Quand nous pénétrâmes, Losovsky et moi, dans la salle de réunion, l’atmosphère nous parut si tendue, les visages étaient si crispés qu’il n’était pas difficile d’imaginer que la discussion, ce soir-là, n’était rien moins que cordiale. Losovsky fit aussitôt demi-tour, disant : “ Les histoires de l’émigration... Je connais ça ! Bonsoir. ” Je devais rester ; la soirée fut pénible. La différence des tempéraments, sans parler des conceptions politiques, était telle que la simple cohabitation était impossible ; tout était prétexte à ranimer une vieille querelle, à mettre Pascal en accusation pour son catholicisme. Très digne, Pascal se bornait alors à donner lecture d’un texte qu’il considérait comme sa profession de foi. Le conflit avait été porté devant le Comité central du Parti communiste russe ; le compromis élaboré pour le trancher, ou au moins l’apaiser, se révélait, à l’usage, inopérant. Je crois bien que cette réunion fut la dernière du groupe communiste de Moscou ; en tout cas, il n’eut plus aucune espèce d’activité.

Le groupe communiste français de Moscou était bien tel que je viens de le décrire, en 1920 ; il se survivait. Mais il avait connu à ses débuts de grands heures : deux de ses membres avaient été pris par la contre-révolution. Pour ne pas laisser le lecteur sur l’impression de sa fin pénible, je veux reproduire ici un fragment du bref historique qu’en fit Pascal :

“ Le 30 août 1918, les Isvestia publiaient l’annonce suivante : Tous les camarades parlant français et anglais et sympathisant avec l’idéal du Parti communiste sont invités à assister à une réunion qui aura lieu samedi 31 août à sept heures du soir, Vozdvijenka, n° 20. Ordre du jour : Rapport sur la situation, en anglais, par le camarade Price, Morgan Philips ; en français par la camarade Jeanne Labourbe ; 2° Organisation d’un groupe anglo-français.
“ Jeanne Labourbe était un précurseur. Dans sa jeunesse laborieuse, elle avait gardé les troupeaux dans son village de Bourgogne, puis elle entra en service à la ville jusqu’au jour où la lettre d’une compagne fut l’occasion de son départ en Russie. Installée dans une famille polonaise, elle dut y jouer le rôle douloureux d’institutrice et de demi-servante qui lui permit cependant, tout en enseignant à son élève sa langue maternelle de compléter sa propre éducation. Lorsqu’éclata la Révolution de 1905, son grand cœur, son courage viril, son dévouement absolu à toutes les causes justes, la lancèrent dans le mouvement libérateur. Elle s’y donna certainement tout entière, comme nous l’avons vue parmi nous ne vivre que pour le groupe et pour le communisme. On sait comment elle est morte, le 2 mars 1919, lâchement assassinée dans la nuit, au fond d’un faubourg désert d’Odessa, par un groupe d’officiers français et russes, sous la présidence du général Borius. ”

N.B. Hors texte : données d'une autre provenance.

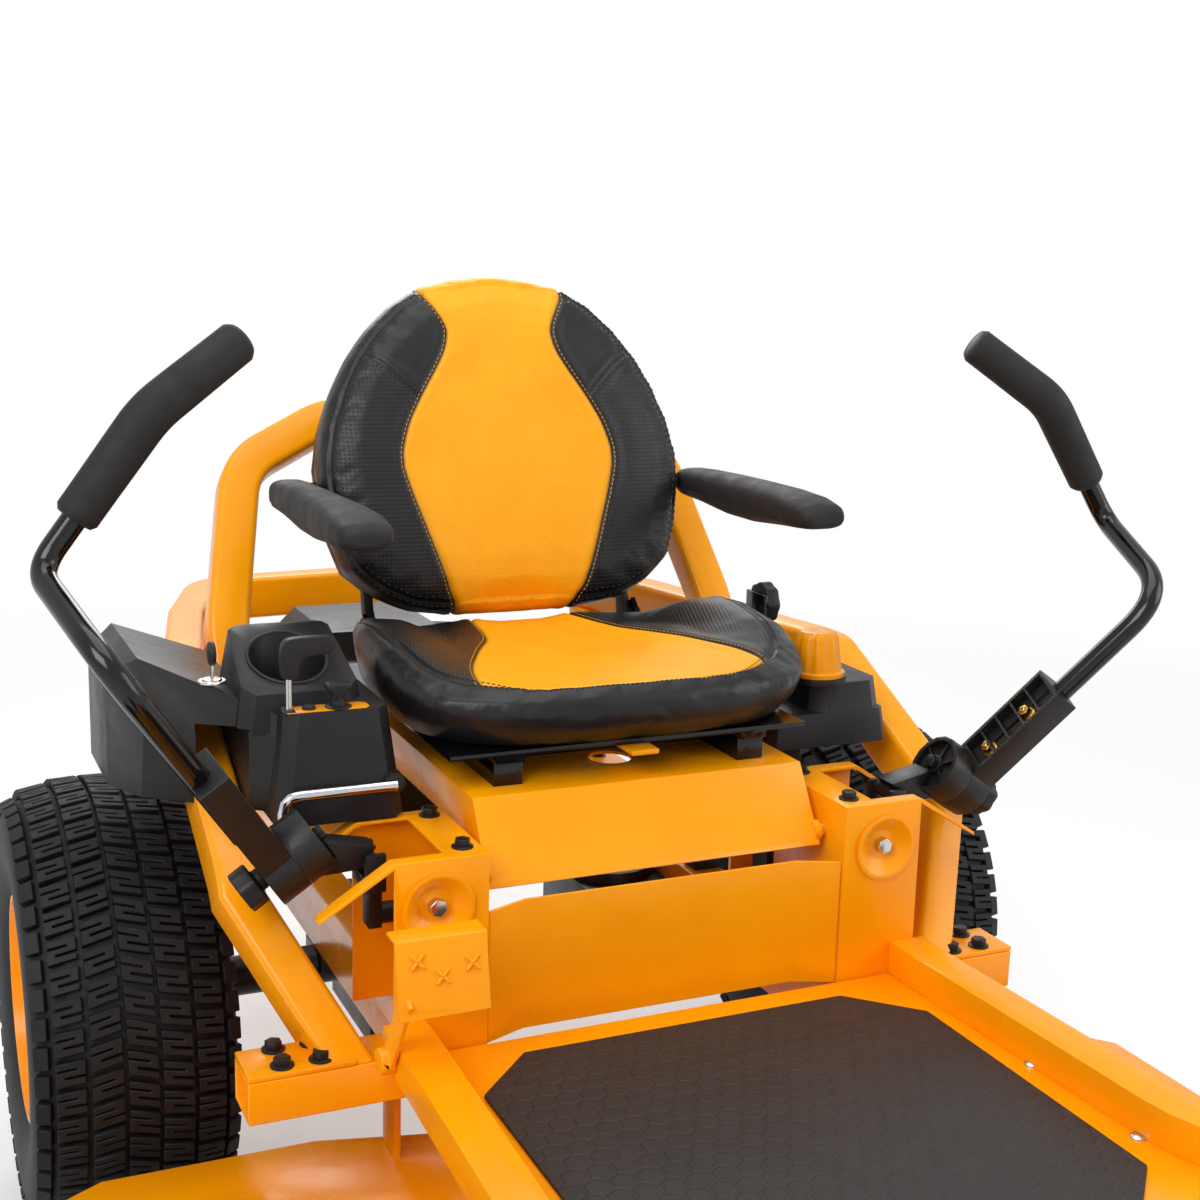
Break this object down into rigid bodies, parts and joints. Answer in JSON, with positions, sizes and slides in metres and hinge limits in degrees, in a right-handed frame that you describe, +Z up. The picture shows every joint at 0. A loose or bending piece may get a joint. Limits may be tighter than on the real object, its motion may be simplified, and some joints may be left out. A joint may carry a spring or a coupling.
{
  "type": "zero-turn riding lawn mower",
  "caption": "Zero-turn riding mower with twin lap bars, hooped high-back seat, side console, low deck with a side chute, rear engine and swivelling front casters.",
  "frame": {"origin": "middle of the bounding box on the ground", "axes": "+Z up, -Y towards the front casters, +X towards the left side of the machine"},
  "size_m": [1.647, 1.927, 1.1774],
  "materials": {
    "yellow_paint": "gloss powder coat",
    "black_paint": "gloss",
    "black_casting": "satin casting",
    "mat_rubber": "ribbed",
    "padded_foam": "matt foam skin",
    "black_plastic": "fine texture",
    "yellow_plastic": "satin",
    "seat_vinyl": "grained vinyl with a yellow centre",
    "chrome": "polished",
    "tyre_rubber": "matt",
    "bare_steel": "bright"
  },
  "bodies": {
    "chassis": {"frame_rail_left": "yellow_paint", "frame_rail_right": "yellow_paint", "caster_arm_left": "yellow_paint", "caster_arm_right": "yellow_paint", "rear_plate": "yellow_paint", "guard_rail_left": "yellow_paint", "guard_rail_right": "yellow_paint", "seat_hoop": "yellow_paint", "floor_pan": "yellow_paint", "foot_mat": "mat_rubber", "tower_left": "yellow_paint", "tower_right": "yellow_paint", "front_panel": "yellow_paint", "console": "black_plastic", "fuel_tank": "black_plastic", "engine_block": "black_casting", "engine_shroud": "black_plastic", "transaxle_left": "black_casting", "transaxle_right": "black_casting"},
    "seat_deck": {"seat_pan": "yellow_paint", "seat_rails": "black_paint"},
    "seat": {"seat_base": "black_paint", "seat_cushion": "seat_vinyl"},
    "backrest": {"seat_back_shell": "black_plastic", "seat_back_cushion": "seat_vinyl"},
    "recline_control": {"recline_knob": "black_plastic"},
    "slide_control": {"slide_latch": "yellow_plastic"},
    "arm_left": {"armrest_left": "padded_foam"},
    "arm_right": {"armrest_right": "padded_foam"},
    "throttle": {"throttle_lever": "black_plastic"},
    "blade_switch": {"pto_knob": "black_plastic"},
    "key": {"ignition_key": "black_plastic"},
    "tank_cap": {"fuel_cap": "yellow_plastic"},
    "height_index": {"height_index_lever": "chrome"},
    "deck": {"deck_shell": "yellow_paint"},
    "lift_pedal": {"deck_pedal": "yellow_paint"},
    "chute": {"discharge_chute": "black_plastic"},
    "cutter_right": {"blade_right": "bare_steel"},
    "cutter_centre": {"blade_centre": "bare_steel"},
    "cutter_left": {"blade_left": "bare_steel"},
    "lever_base_left": {"drive_pivot_left": "black_casting"},
    "lever_swing_left": {"swing_hub_left": "black_casting"},
    "lever_arm_left": {"lever_bracket_left": "black_casting", "lap_bar_left": "black_paint", "grip_left": "padded_foam"},
    "lever_clamp_left": {"star_knob_left": "black_plastic"},
    "drive_wheel_left": {"rear_tyre_left": "tyre_rubber", "rear_rim_left": "yellow_paint"},
    "caster_left": {"caster_fork_left": "black_paint"},
    "front_wheel_left": {"caster_wheel_left": "tyre_rubber"},
    "lever_base_right": {"drive_pivot_right": "black_casting"},
    "lever_swing_right": {"swing_hub_right": "black_casting"},
    "lever_arm_right": {"lever_bracket_right": "black_casting", "lap_bar_right": "black_paint", "grip_right": "padded_foam"},
    "lever_clamp_right": {"star_knob_right": "black_plastic"},
    "drive_wheel_right": {"rear_tyre_right": "tyre_rubber", "rear_rim_right": "yellow_paint"},
    "caster_right": {"caster_fork_right": "black_paint"},
    "front_wheel_right": {"caster_wheel_right": "tyre_rubber"}
  },
  "joints": [
    {"name": "seat_tilt", "type": "hinge", "parent": "chassis", "child": "seat_deck", "pos_m": [0.1235, -0.09346, 0.56], "axis": [1, 0, 0], "range_deg": [0, 60]},
    {"name": "seat_slide", "type": "slide", "parent": "seat_deck", "child": "seat", "axis": [0, 1, 0], "range_m": [-0.045, 0.045]},
    {"name": "backrest_recline", "type": "hinge", "parent": "seat", "child": "backrest", "pos_m": [0.1235, 0.38854, 0.722], "axis": [-1, 0, 0], "range_deg": [0, 10]},
    {"name": "recline_turn", "type": "hinge", "parent": "seat", "child": "recline_control", "pos_m": [0.4215, 0.20654, 0.766], "axis": [1, 0, 0], "range_deg": [0, 150]},
    {"name": "slide_release", "type": "hinge", "parent": "seat", "child": "slide_control", "pos_m": [0.1235, -0.01546, 0.664], "axis": [0, 0, 1], "range_deg": [0, 10], "stiffness_Nm_per_rad": 0.2},
    {"name": "armrest_fold_left", "type": "hinge", "parent": "backrest", "child": "arm_left", "pos_m": [0.4115, 0.40654, 0.902], "axis": [-1, 0, 0], "range_deg": [0, 85]},
    {"name": "lap_drive_left", "type": "hinge", "parent": "chassis", "child": "lever_base_left", "pos_m": [0.4235, -0.06346, 0.52], "axis": [1, 0, 0], "range_deg": [-6, 18]},
    {"name": "lap_swing_left", "type": "hinge", "parent": "lever_base_left", "child": "lever_swing_left", "pos_m": [0.4485, -0.06346, 0.585], "axis": [0, 1, 0], "range_deg": [-34, 0]},
    {"name": "lap_adjust_left", "type": "hinge", "parent": "lever_swing_left", "child": "lever_arm_left", "pos_m": [0.5041, -0.07346, 0.6174], "axis": [0.829, 0, -0.5592], "range_deg": [-6, 6]},
    {"name": "lap_clamp_left", "type": "hinge", "parent": "lever_arm_left", "child": "lever_clamp_left", "pos_m": [0.5041, -0.07346, 0.6174], "axis": [0.829, 0, -0.5592], "continuous": true},
    {"name": "drive_wheel_spin_left", "type": "hinge", "parent": "chassis", "child": "drive_wheel_left", "pos_m": [0.6575, 0.36654, 0.279], "axis": [1, 0, 0], "continuous": true},
    {"name": "caster_swivel_left", "type": "hinge", "parent": "chassis", "child": "caster_left", "pos_m": [0.6235, -0.86346, 0.4], "axis": [0, 0, 1], "continuous": true},
    {"name": "front_wheel_spin_left", "type": "hinge", "parent": "caster_left", "child": "front_wheel_left", "pos_m": [0.6235, -0.79846, 0.165], "axis": [1, 0, 0], "continuous": true},
    {"name": "armrest_fold_right", "type": "hinge", "parent": "backrest", "child": "arm_right", "pos_m": [-0.1645, 0.40654, 0.902], "axis": [-1, 0, 0], "range_deg": [0, 85]},
    {"name": "lap_drive_right", "type": "hinge", "parent": "chassis", "child": "lever_base_right", "pos_m": [-0.1765, -0.06346, 0.52], "axis": [1, 0, 0], "range_deg": [-6, 18]},
    {"name": "lap_swing_right", "type": "hinge", "parent": "lever_base_right", "child": "lever_swing_right", "pos_m": [-0.2015, -0.06346, 0.585], "axis": [0, -1, 0], "range_deg": [-34, 0]},
    {"name": "lap_adjust_right", "type": "hinge", "parent": "lever_swing_right", "child": "lever_arm_right", "pos_m": [-0.2571, -0.07346, 0.6174], "axis": [0.829, 0, 0.5592], "range_deg": [-6, 6]},
    {"name": "lap_clamp_right", "type": "hinge", "parent": "lever_arm_right", "child": "lever_clamp_right", "pos_m": [-0.2571, -0.07346, 0.6174], "axis": [0.829, 0, 0.5592], "continuous": true},
    {"name": "drive_wheel_spin_right", "type": "hinge", "parent": "chassis", "child": "drive_wheel_right", "pos_m": [-0.4105, 0.36654, 0.279], "axis": [1, 0, 0], "continuous": true},
    {"name": "caster_swivel_right", "type": "hinge", "parent": "chassis", "child": "caster_right", "pos_m": [-0.3765, -0.86346, 0.4], "axis": [0, 0, 1], "continuous": true},
    {"name": "front_wheel_spin_right", "type": "hinge", "parent": "caster_right", "child": "front_wheel_right", "pos_m": [-0.3765, -0.79846, 0.165], "axis": [1, 0, 0], "continuous": true},
    {"name": "throttle_tilt", "type": "hinge", "parent": "chassis", "child": "throttle", "pos_m": [-0.2595, 0.02454, 0.724], "axis": [1, 0, 0], "range_deg": [0, 25]},
    {"name": "blade_switch_pull", "type": "slide", "parent": "chassis", "child": "blade_switch", "axis": [0, 0, 1], "range_m": [0, 0.012]},
    {"name": "key_turn", "type": "hinge", "parent": "chassis", "child": "key", "pos_m": [-0.3245, 0.10454, 0.74], "axis": [0, 0, -1], "range_deg": [0, 60]},
    {"name": "cap_turn", "type": "hinge", "parent": "chassis", "child": "tank_cap", "pos_m": [0.4355, 0.09254, 0.7], "axis": [0, 0, 1], "continuous": true},
    {"name": "height_index_swing", "type": "hinge", "parent": "chassis", "child": "height_index", "pos_m": [-0.1525, -0.01446, 0.642], "axis": [0, 1, 0], "range_deg": [0, 50]},
    {"name": "deck_lift", "type": "slide", "parent": "chassis", "child": "deck", "axis": [0, 0, 1], "range_m": [0, 0.074]},
    {"name": "pedal_push", "type": "hinge", "parent": "chassis", "child": "lift_pedal", "pos_m": [-0.1745, -0.17846, 0.41], "axis": [1, 0, 0], "range_deg": [0, 30]},
    {"name": "chute_fold", "type": "hinge", "parent": "deck", "child": "chute", "pos_m": [-0.5685, -0.25346, 0.208], "axis": [0, 1, 0], "range_deg": [0, 80]},
    {"name": "blade_spin_centre", "type": "hinge", "parent": "deck", "child": "cutter_centre", "pos_m": [0.1235, -0.33346, 0.15], "axis": [0, 0, 1], "continuous": true},
    {"name": "blade_spin_right", "type": "hinge", "parent": "deck", "child": "cutter_right", "pos_m": [-0.3165, -0.23346, 0.15], "axis": [0, 0, 1], "continuous": true},
    {"name": "blade_spin_left", "type": "hinge", "parent": "deck", "child": "cutter_left", "pos_m": [0.5635, -0.23346, 0.15], "axis": [0, 0, 1], "continuous": true}
  ],
  "couplings": [
    {"joint": "recline_turn", "follows": "backrest_recline", "ratio": 15},
    {"joint": "pedal_push", "follows": "deck_lift", "rad_per_m": 7},
    {"joint": "blade_spin_right", "follows": "blade_spin_centre", "ratio": 1},
    {"joint": "blade_spin_left", "follows": "blade_spin_centre", "ratio": 1}
  ]
}
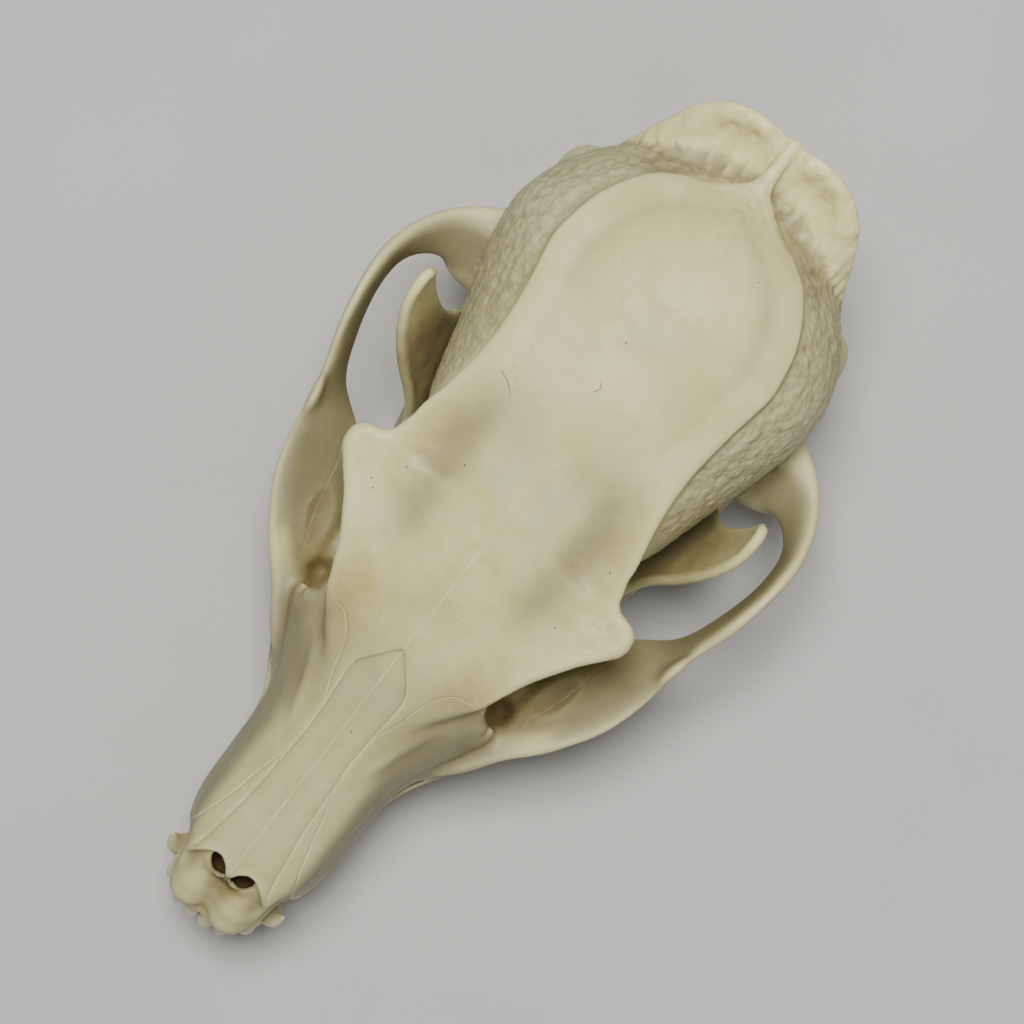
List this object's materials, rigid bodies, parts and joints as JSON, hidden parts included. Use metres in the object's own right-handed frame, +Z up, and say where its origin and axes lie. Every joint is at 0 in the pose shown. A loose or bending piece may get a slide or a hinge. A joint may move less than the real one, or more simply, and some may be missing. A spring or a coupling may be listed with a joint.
{
  "type": "gray fox skull",
  "caption": "Life-size skull of an adult gray fox with its lower jaw closed, resting on the edge of the jaw, as a still display model.",
  "frame": {"origin": "centre of the footprint of the bounding box, on the floor that the lower edge of the jaw rests on", "axes": "+Z up, +Y toward the back of the head, the nose points along -Y, +X toward the animal's left"},
  "size_m": [0.064, 0.1205, 0.0555],
  "materials": {
    "skull_bone": "clean dry bone, satin, faintly stained",
    "jaw_bone": "clean dry bone, satin, faintly stained",
    "tooth_enamel": "smooth glossy enamel"
  },
  "bodies": {
    "root": {"rostrum": "skull_bone", "braincase": "skull_bone", "occiput": "skull_bone", "zygomatic_arch_left": "skull_bone", "zygomatic_arch_right": "skull_bone", "auditory_bulla_left": "skull_bone", "auditory_bulla_right": "skull_bone", "mandible_left": "jaw_bone", "mandible_right": "jaw_bone"}
  },
  "joints": []
}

C’est également dans la région d’Odessa, où les forces françaises secondaient les Blancs, que devait tomber la seconde victime. Dans des Souvenirs de guerre civile, Marcel Body écrivit :

“ Odessa est bloquée par mer et par terre... il n’y a plus de pain, plus d’eau, plus de combustible dans la ville ; en revanche il y a des contre-révolutionnaires partout ; la situation empire. Au moment où je prends la parole, un camarade me glisse un billet où je lis : “ On s’attend à l’occupation de la ville cette nuit ; préparez-vous à vous réfugier dans un logement clandestin. ” Peu après, je vois entrer dans la salle Henri Barberey, armé et équipé ; quelques instants auparavant, il a prononcé en russe, un beau discours. Il a, si je ne me trompe, dix-huit ans, ce qui ne l’empêche pas d’être par ses convictions, un homme fait ; c’est un des premiers Français qui se soient ralliés à la Révolution. Au début de l’intervention française, le groupe communiste français l’a envoyé, avec Jeanne Labourbe, dans le Sud de la Russie pour y militer ; son courage confine à la témérité. À Sébastopol, où il se trouvait au moment de la révolte des marins de l’escadre française de la mer Noire, il a joué, dans les événements eux-mêmes décisifs, un rôle de premier plan. Déguisé en matelot, il s’est rendu sur les bateaux de guerre français pour y seconder une agitation qui a porté ses fruits... Dans la nuit du 30 au 31 juillet, Henri Barberey part à la tête d’un petit détachement de volontaires français combattre les insurgés qui déjà massacrent les communistes et les juifs dans les faubourgs d’Odessa. Il se bat avec sa bravoure accoutumée ; à certains moments ses compagnons s’efforcent vainement de le modérer. Parti seul en éclaireur - ou en parlementaire - il est fait prisonnier sous les yeux de ses camarades, impuissants à le sauver. Nous ne le reverrons plus. ” (Correspondance internationale, 11 novembre 1922.)

Notes

[19] Un Livre Noir, 6 vol., 1921-1934 (Librairie du Travail).